展示はここからシュルレアリスムの世界に入っていきます。
第2章展示風景より
第3章展示風景より
ニューヨークの画廊主ジュリアン・レヴィの招きにより、ダリは1934年に初めて渡米しました。その後アメリカに拠点を移し、一躍時代の寵児となります。
飛躍的に知名度を上げたダリは、美術にとどまらず雑誌編集やデザイン、映画や舞台美術にまで活動の幅を広げていきました。
3章「進化と拡張の芸術家、ダリ」では、絵画や彫刻作品に加え、ジャンルの枠を超えてダリが取り組んだ、さまざまな作品をとおしてダリの多様な側面を紹介します。
背後から見た人間の頭のようなイメージが手前、中間、奥と3つ並んだ《ビキニの3つのスフィンクス》は、手前と奥の人の、頭髪に見える部分が核実験のきのこ雲になっている、ダリお得意のダブル・イメージの作品です。
ほかにも数多く作られた版画、そして写真家フィリップ・ハルスマンとの協働で撮影されたトリック写真も見どころです。
《ダリ・アトミクス》は室内で家具や水、ダリ本人、3匹の猫など全てが宙に浮いている、無重力を表した作品です。デジタルカメラがない時代、撮影は全て手作業で行われたため、この写真も完成まで26回撮り直したそうです。
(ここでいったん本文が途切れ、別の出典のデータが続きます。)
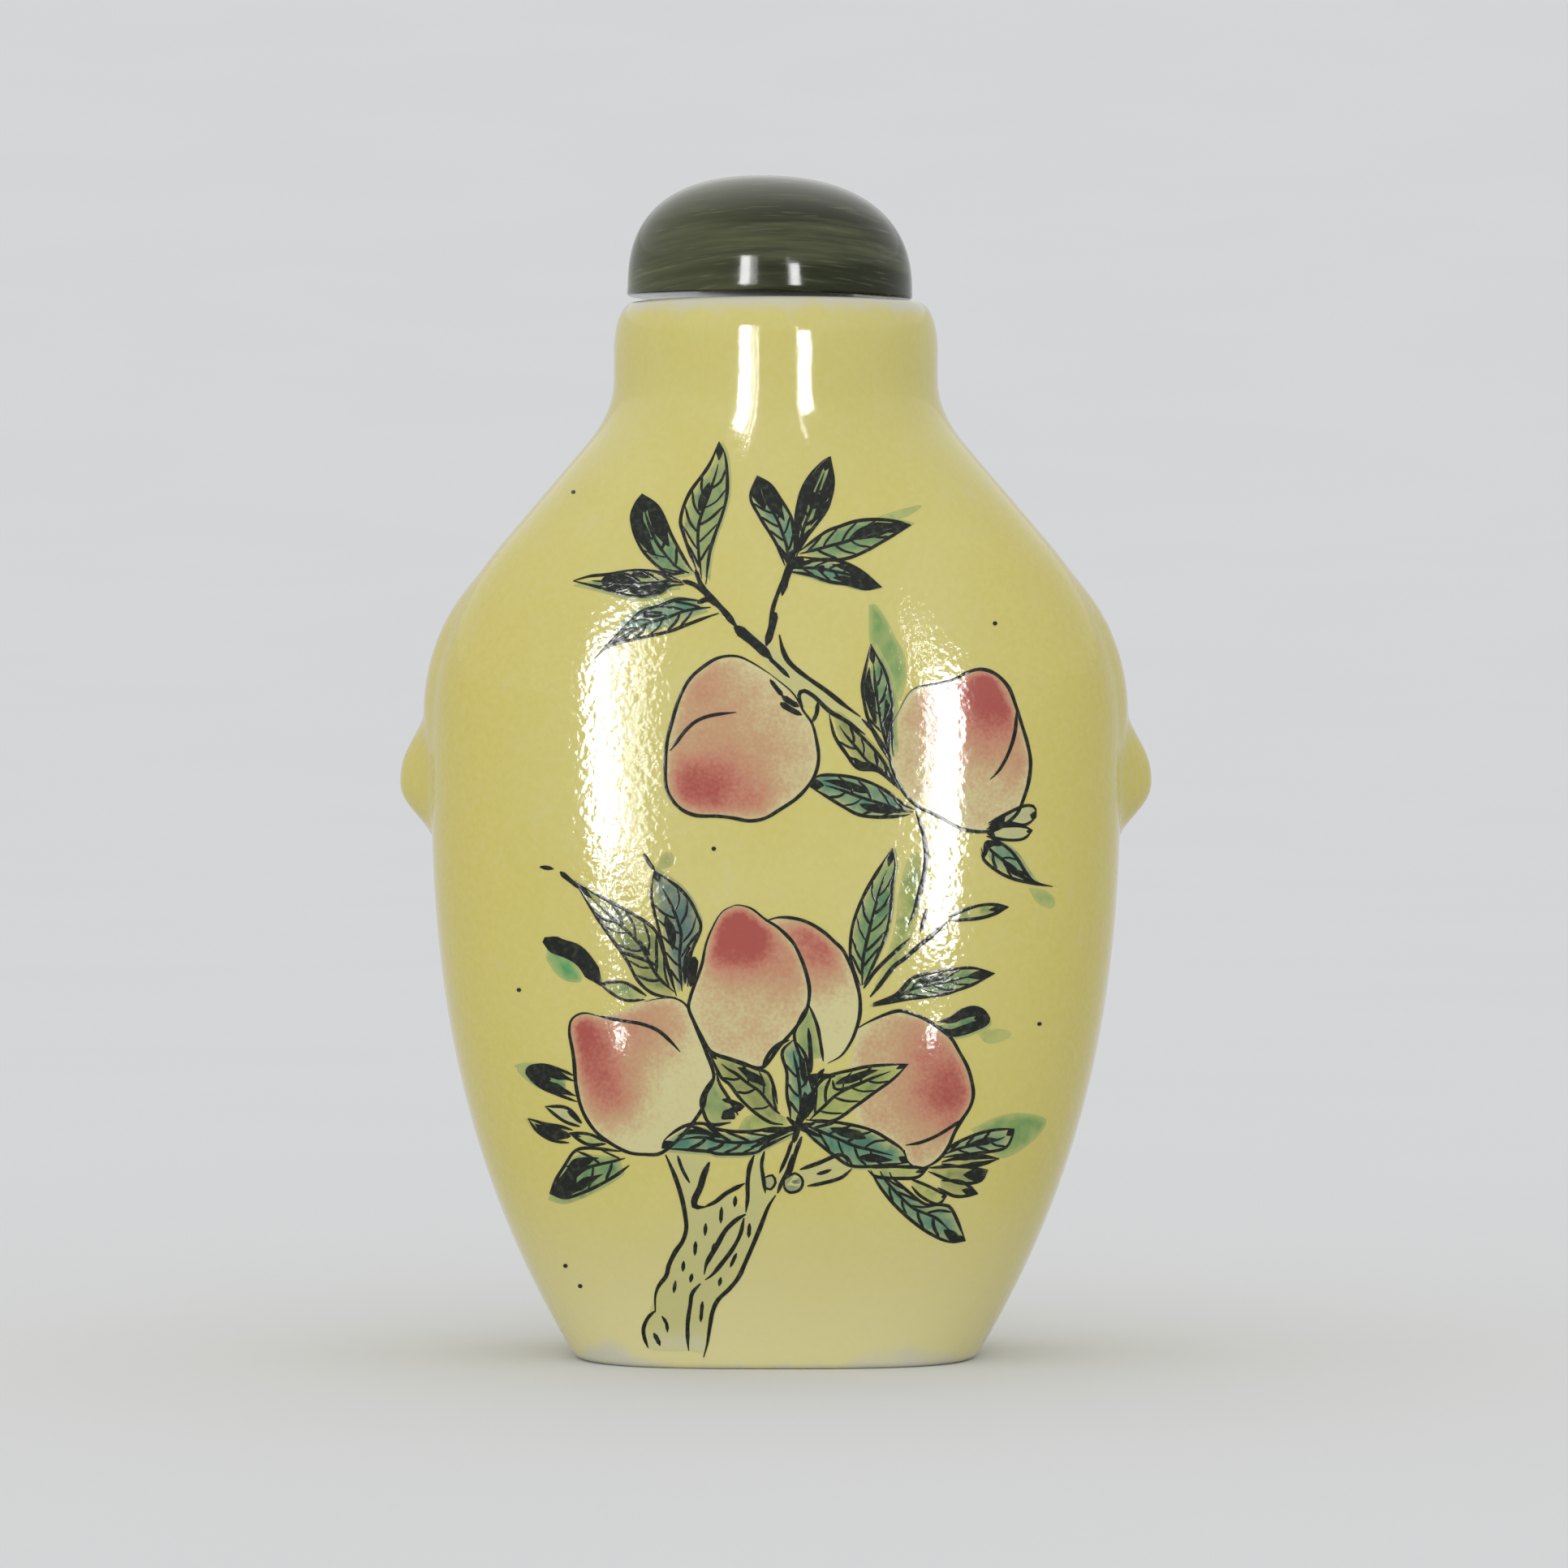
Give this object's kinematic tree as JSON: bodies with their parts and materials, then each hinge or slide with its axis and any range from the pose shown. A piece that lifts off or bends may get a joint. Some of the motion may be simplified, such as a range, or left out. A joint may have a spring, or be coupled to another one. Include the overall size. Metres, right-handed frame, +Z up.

26回も放り投げられた猫たちは気の毒でしたが、世界中で鑑賞される誉れを得ました。
第3章展示風景より 多数の版画作品にも注目
第3章 作品の紹介ビデオ上映
会場に向かう時に、年配のご婦人に美術館への道を聞かれました。「初めて来たものですから」と恐縮したようすでしたが、ダリ展を追いかけて三浦半島の端までやって来た人を見て、改めて天才ダリの人気を実感しました。
横須賀美術館の工藤香澄学芸員は「渡米以降の広告や映画など幅広い活動を見ることができるので、ダリファンの方にも、初めてダリ展を観る方にも楽しんでいただけると思います」と話します。
溶けた時計などのおなじみのイメージにとどまらず、周辺の人びとや幅広い活動をとおしてダリの全容が分かる本展。ダリ初心者にも、ダリ展リピーターにもおすすめです!